Bill clarifies insurance eligibility for National Guard
KAREN VIBERT-KENNEDY/Sun-Gazette State Rep. Joe Hamm, R-Hepburn Township, talks about the governor's proposed budget during a meeting with the Sun-Gazette's Editorial board in Williamsport.
An insurance glitch exists for Army and Air National Guard members throughout Pennsylvania making them ineligible for life insurance coverage in certain locations.
House Bill 412 is legislation written by state Rep. Joe Hamm, R-Hepburn Township, representing the 84th House district of Lycoming County and part of Sullivan County, that he said should be passed into law but added that it is being held up because of partisan politics.
It simply says no matter where our Army or Air National Guard from Pennsylvania that their life insurance will cover them, he said.
Currently, there is a lapse in the law that says if they serve overseas in a combat zone their life insurance will cover them. It says that if they serve in Pennsylvania, in active duty during an emergency or are mobilized and activated in-state, that they will be covered by life insurance.
However, it does not pertain to whether they are sent to another U.S. state or U.S. territory, such as Puerto Rico, Hamm said.
Hamm used the Puerto Rico example, because the island was crushed by a hurricane.
“Members of our Guard were sent down there to help,” Hamm said. “If one of them would have lost their lives while there there would have been questions of whether or not their life insurance would have covered them.”
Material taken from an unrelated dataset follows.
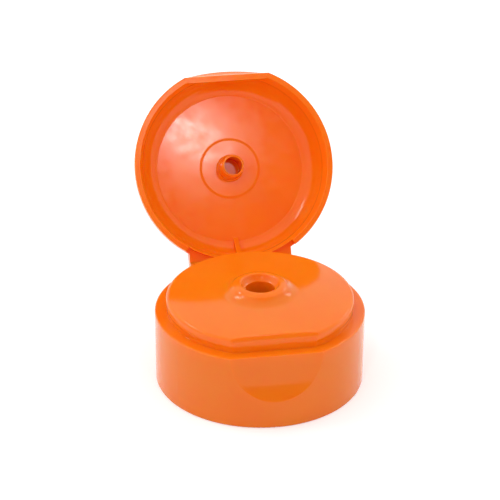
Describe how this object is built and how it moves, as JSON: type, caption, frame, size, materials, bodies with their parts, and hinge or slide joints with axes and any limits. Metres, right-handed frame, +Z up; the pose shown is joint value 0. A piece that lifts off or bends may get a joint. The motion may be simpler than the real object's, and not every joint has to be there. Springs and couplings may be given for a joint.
{
  "type": "flip top cap",
  "caption": "Round screw-on flip top cap with a thumb recess, a domed lid on a double film hinge and a hollow plug that closes the nozzle.",
  "frame": {"origin": "centre of the skirt's foot, on the axis of the neck bore, in the plane on which the cap stands", "axes": "+Z up along the neck bore and the nozzle, -Y towards the thumb recess, +Y towards the hinge, X along the hinge's film lines"},
  "size_m": [0.042, 0.0685, 0.0476],
  "materials": {
    "moulding": "gloss"
  },
  "bodies": {
    "base": {"cap_body": "moulding"},
    "strap": {"hinge_strap": "moulding"},
    "cover": {"lid": "moulding"}
  },
  "joints": [
    {"name": "hinge_lower", "type": "hinge", "parent": "base", "child": "strap", "pos_m": [0, 0.01965, 0.0138], "axis": [-1, 0, 0], "range_deg": [-81.4, 27], "stiffness_Nm_per_rad": 0.0024, "springref_deg": -20},
    {"name": "hinge_upper", "type": "hinge", "parent": "strap", "child": "cover", "pos_m": [0, 0.02262, 0.01425], "axis": [-1, 0, 0], "range_deg": [-40.7, 13.5]}
  ],
  "couplings": [
    {"joint": "hinge_upper", "follows": "hinge_lower", "ratio": 0.5}
  ]
}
“The reality is we shouldn’t leave that to question,” he said.
The bill would ensure that their life insurance covers them no matter where they are, he added.
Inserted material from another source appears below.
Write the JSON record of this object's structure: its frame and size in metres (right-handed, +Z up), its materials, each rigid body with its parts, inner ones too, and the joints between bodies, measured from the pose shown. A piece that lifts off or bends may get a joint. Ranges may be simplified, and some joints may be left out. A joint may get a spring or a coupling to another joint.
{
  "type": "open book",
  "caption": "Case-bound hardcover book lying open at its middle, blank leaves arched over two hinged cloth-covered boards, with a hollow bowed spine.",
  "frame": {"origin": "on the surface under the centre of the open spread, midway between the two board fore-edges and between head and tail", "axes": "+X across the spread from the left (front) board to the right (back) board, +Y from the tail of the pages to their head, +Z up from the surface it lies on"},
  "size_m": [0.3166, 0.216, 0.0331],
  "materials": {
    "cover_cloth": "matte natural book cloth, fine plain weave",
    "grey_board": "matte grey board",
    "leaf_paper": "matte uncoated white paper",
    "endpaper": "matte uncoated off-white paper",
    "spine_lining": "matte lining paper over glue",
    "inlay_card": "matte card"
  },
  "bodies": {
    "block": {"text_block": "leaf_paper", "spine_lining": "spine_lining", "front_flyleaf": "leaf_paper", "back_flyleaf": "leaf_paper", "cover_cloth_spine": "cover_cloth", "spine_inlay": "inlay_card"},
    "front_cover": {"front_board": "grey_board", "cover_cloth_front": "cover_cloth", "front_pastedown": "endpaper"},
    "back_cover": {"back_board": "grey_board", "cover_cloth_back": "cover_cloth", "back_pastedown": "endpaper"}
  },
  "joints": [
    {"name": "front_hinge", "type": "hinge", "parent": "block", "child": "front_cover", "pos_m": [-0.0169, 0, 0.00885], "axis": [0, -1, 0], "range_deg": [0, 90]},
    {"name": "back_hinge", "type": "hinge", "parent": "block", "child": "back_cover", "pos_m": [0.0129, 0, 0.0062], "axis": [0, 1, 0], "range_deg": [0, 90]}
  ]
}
Hamm is passionate about the legislation because it is about the men and women who are putting on the uniform to serve and defend the nation.
“Those men and women, we should have the utmost respect for,” he said. “We should be doing everything we can to serve them, to make their lives a little easier, to make their families’ lives a little easier.”
“If they lose their lives while serving, we want to make sure their loved ones receive that life insurance, and give them the proper respects that they are due,” he said.